O encerramento temporário da economia foi devastador para todas as indústrias que dependem do turismo. O sector da aviação, mais penalizado, irá sofrer resgates ou nacionalizações equivalentes aos verificados no sector financeiro durante a grande crise de 2008. Não admira por isso que Warren Buffet tenha feito marcha atrás na sua estratégia de acumulação de acções do sector da aviação, uma vez que, se a história se repetir, não será rentável durante muitos e longos anos. O mesmo acontecerá no sector automóvel, e até alguns segmentos do imobiliário.

Nos EUA a pandemia acelerou um movimento em curso nos últimos anos, o de fecho de lojas em centros comerciais, ou de cadeias de distribuição que não se adaptaram ao mercado digital. Só no último ano tinham sido anunciado o encerramento de mais de dez mil lojas, um movimento que irá acentuar-se, com consequências imprevisíveis para os fundos de investimento imobiliário investidos nestes activos. Para além da liquidez que está condicionada à venda de imóveis, alguns fundos de investimento imobiliário enfrentam agora a diminuição de valor dos seus activos, ou seja, imóveis sem rentabilidade. A título de exemplo, nos EUA, as obrigações colateralizadas por imóveis comerciais baixam mais de 30%, num sinal de que o choque neste segmento irá ter consequências para investidores e sector financeiro, para além de colocar uma enorme pressão na gestão destes activos.

Outro problema surge quando olhamos para a performance dos fundos de pensões públicos. A desvalorização dos mercados financeiros teve um impacto na rentabilidade destes fundos de pensões públicos americanos, como não se via há 40 anos. No primeiro trimestre de 2020, estes fundos desvalorizaram cerca de 13,2%, sendo que representam reformas de professores, bombeiros, funcionários públicos, etc.

A já difícil tarefa de garantir dinheiro para pagar pensões aos trabalhadores, devido às taxas de juro negativas, agravou-se com a desvalorização dos activos. Se já existia um défice futuro, derivado do envelhecimento da população, agora é certo que serão os diversos orçamentos públicos a financiar o sistema de segurança social, retirando capacidade de investimento em infraestruturas ou na economia.

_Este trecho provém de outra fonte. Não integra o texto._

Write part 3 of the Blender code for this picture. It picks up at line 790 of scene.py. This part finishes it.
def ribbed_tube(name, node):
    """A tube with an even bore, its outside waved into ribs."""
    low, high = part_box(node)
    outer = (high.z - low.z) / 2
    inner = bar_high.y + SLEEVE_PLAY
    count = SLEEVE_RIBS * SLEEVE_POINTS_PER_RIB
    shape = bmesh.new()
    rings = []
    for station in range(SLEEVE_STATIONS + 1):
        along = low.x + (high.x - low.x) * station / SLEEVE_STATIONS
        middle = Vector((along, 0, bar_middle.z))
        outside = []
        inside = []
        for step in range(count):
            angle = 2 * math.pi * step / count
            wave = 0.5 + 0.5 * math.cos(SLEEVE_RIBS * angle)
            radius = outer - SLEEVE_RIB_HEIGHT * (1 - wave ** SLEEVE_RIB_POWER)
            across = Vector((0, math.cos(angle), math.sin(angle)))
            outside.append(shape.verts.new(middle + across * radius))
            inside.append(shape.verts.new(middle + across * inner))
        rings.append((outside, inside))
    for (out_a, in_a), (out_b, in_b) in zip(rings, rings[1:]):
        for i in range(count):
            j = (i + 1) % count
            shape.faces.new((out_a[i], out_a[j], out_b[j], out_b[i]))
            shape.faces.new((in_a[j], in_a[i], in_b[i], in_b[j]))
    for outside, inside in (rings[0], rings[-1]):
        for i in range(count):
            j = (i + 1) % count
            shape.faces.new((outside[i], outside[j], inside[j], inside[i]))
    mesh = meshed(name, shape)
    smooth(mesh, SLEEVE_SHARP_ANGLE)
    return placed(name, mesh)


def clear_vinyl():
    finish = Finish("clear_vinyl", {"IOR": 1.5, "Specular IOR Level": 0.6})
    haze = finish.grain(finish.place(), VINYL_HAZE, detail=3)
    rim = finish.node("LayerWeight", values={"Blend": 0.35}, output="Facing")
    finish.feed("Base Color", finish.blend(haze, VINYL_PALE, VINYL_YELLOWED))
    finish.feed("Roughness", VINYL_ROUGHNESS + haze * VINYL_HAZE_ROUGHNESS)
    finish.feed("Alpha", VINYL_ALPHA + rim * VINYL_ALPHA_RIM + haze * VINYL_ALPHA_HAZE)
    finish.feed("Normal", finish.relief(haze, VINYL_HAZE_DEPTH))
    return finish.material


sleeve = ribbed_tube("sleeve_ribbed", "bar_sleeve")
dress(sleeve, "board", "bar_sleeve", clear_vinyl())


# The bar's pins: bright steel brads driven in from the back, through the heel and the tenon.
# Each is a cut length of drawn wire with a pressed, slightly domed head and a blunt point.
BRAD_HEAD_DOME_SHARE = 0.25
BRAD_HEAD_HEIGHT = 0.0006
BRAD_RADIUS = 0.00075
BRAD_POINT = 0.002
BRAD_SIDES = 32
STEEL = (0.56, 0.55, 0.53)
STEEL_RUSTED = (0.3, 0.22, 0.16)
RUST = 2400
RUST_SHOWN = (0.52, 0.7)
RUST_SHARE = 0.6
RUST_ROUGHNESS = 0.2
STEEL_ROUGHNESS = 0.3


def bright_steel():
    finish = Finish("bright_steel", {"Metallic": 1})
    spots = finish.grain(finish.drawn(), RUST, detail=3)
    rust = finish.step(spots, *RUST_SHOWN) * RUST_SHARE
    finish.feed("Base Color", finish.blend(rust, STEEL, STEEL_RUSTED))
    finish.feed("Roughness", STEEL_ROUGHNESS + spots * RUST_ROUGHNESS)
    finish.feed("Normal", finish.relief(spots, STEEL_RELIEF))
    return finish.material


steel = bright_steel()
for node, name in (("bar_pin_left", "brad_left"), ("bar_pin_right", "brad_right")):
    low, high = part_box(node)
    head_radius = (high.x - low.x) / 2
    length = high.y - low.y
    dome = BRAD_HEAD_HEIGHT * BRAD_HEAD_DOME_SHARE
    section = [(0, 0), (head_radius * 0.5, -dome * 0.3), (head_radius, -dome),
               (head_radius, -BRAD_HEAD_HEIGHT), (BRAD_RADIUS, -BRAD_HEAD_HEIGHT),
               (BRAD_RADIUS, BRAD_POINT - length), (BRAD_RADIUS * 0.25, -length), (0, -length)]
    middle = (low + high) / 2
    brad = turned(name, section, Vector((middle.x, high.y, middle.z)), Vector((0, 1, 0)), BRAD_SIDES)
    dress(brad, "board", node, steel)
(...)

A resposta da zona euro continua tímida, cheia de jogos e tentativas de adiar o problema, como se ele se resolvesse por si. Não é possível retomar os níveis de actividade económica sem a vacinação da população mundial, devido ao turismo, sistema de trocas e globalização. Existe ainda outro factor – o de quem tem mais dinheiro. A Sanofi, empresa francesa que está a desenvolver uma vacina para a Covid-19, irá priorizar as encomendas oriundas dos EUA.

Quando pensamos que a situação não pode ficar pior, regressam as ameaças à estabilidade mundial, com as acusações à China de responsabilidade na criação do vírus e de manipulação da informação, naquele que será um caminho sem retorno nos progressos alcançados pela globalização e trocas comerciais.

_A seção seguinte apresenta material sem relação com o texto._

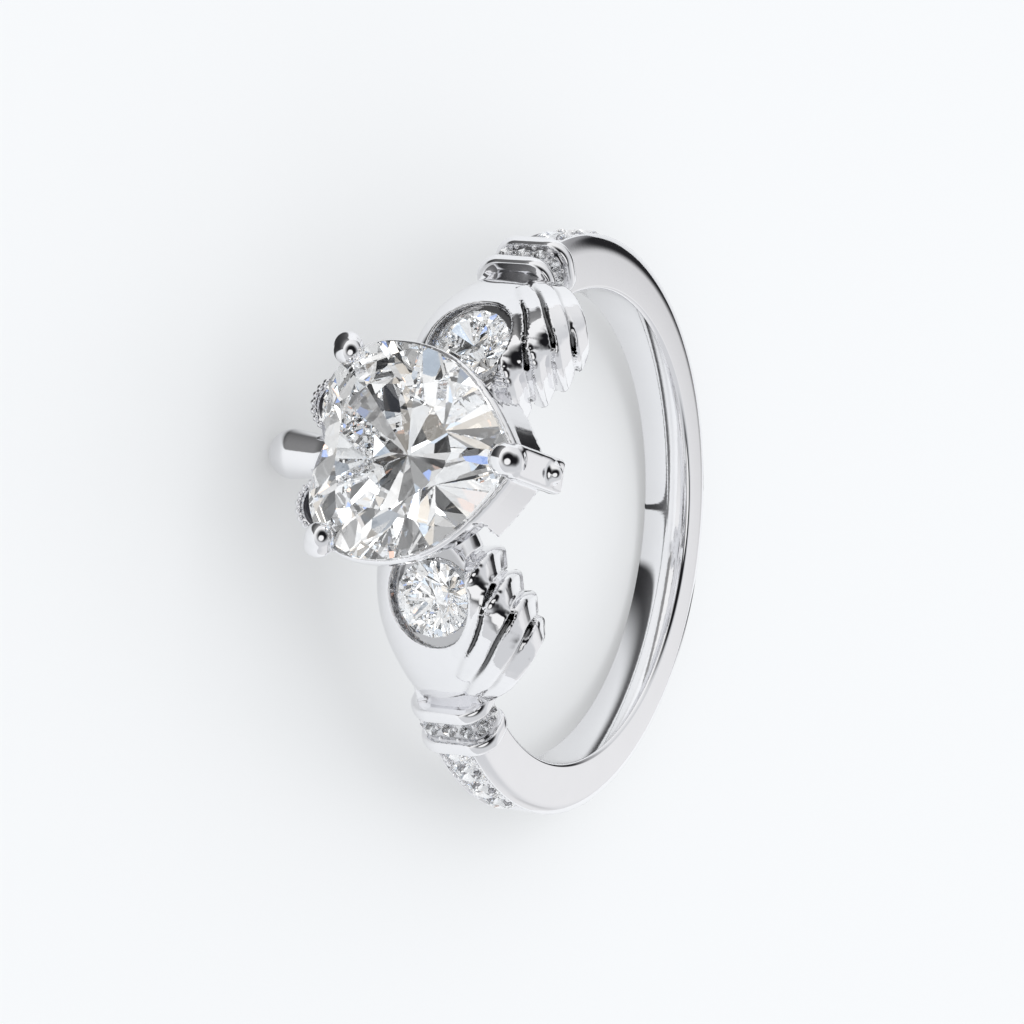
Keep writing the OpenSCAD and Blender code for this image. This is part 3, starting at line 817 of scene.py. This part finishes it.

Este caminho perigoso que Trump está a trilhar, pode até colher louros junto do eleitorado americano, mas a longo prazo, a proibição de empresas chinesas cotarem ou até actuarem no mercado americano terá consequências imprevisíveis nas trocas comerciais.

Infelizmente, a Europa pensou em muita legislação e burocracias, mas nunca na possibilidade de um dia poder substituir os EUA, posicionando-se como uma alternativa ao mercado de capitais americano.

O autor escreve de acordo com a antiga ortografia.